# Asian Honey Bee is the new cane toad



## Rosemary (Mar 9, 2011)

I was appalled to read this article – another threat to Australia!
Hopefully the Government will reinstate the program before it is too late.

*Asian honey bee is the new cane toad*

Ed Logue, AAP March 2, 2011, 3:30 pm 

The Asian honey bee is the 21st century's cane toad and the federal government should eradicate it before it threatens Australia's food supply, the Australian Greens say.

"A decision was taken earlier this year to stop the eradication effort of the Asian honey bee because the decision was taken it could not be eradicated."

The eradication program, which would cost $5 million, should be reinstated to protect the honey industry, worth between $50 million and $80 million a year, and the agricultural crops worth $4 billion pollinated by honey bees, Senator Milne said.

*Funding for the program is due to expire at the end of April. * 

Asian honey bees compete with managed European honey bees for floral resources and rob hives which may cause the European bees to *die from starvation.*

Senator Milne likened the damage the introduced insect could do to national agriculture on a scale with the cane toad.

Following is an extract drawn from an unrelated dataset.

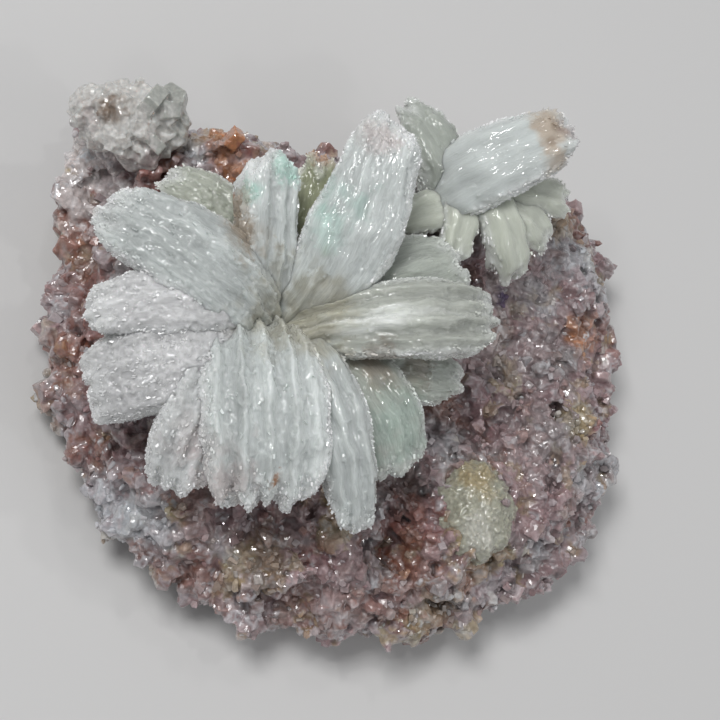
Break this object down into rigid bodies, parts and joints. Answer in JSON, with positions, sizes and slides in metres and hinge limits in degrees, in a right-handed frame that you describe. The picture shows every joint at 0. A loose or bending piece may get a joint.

*"A cane toad with wings."*


----------



## Starbeast (Mar 9, 2011)

That's terrible news. I pray something can be done in time.


----------



## Null_Zone (Mar 9, 2011)

So shall we get lots of films like the 70s Africanised Bees Destroying The World?


----------



## Heck Tate (Mar 14, 2011)

Poor Australia.  We may need some of those honey bees in the not so distant future, though.  Colony Collapse Disorder is devastating the European Honey Bees in North America, causing the workers to just abandon their queen, and scientists are generally baffled by it.  Unfortunately, most of North America depends on these bees to pollinate our crops, so without them we're going to have a major food shortage on our hands.  So send some of those Asian bees our way, I guess.


----------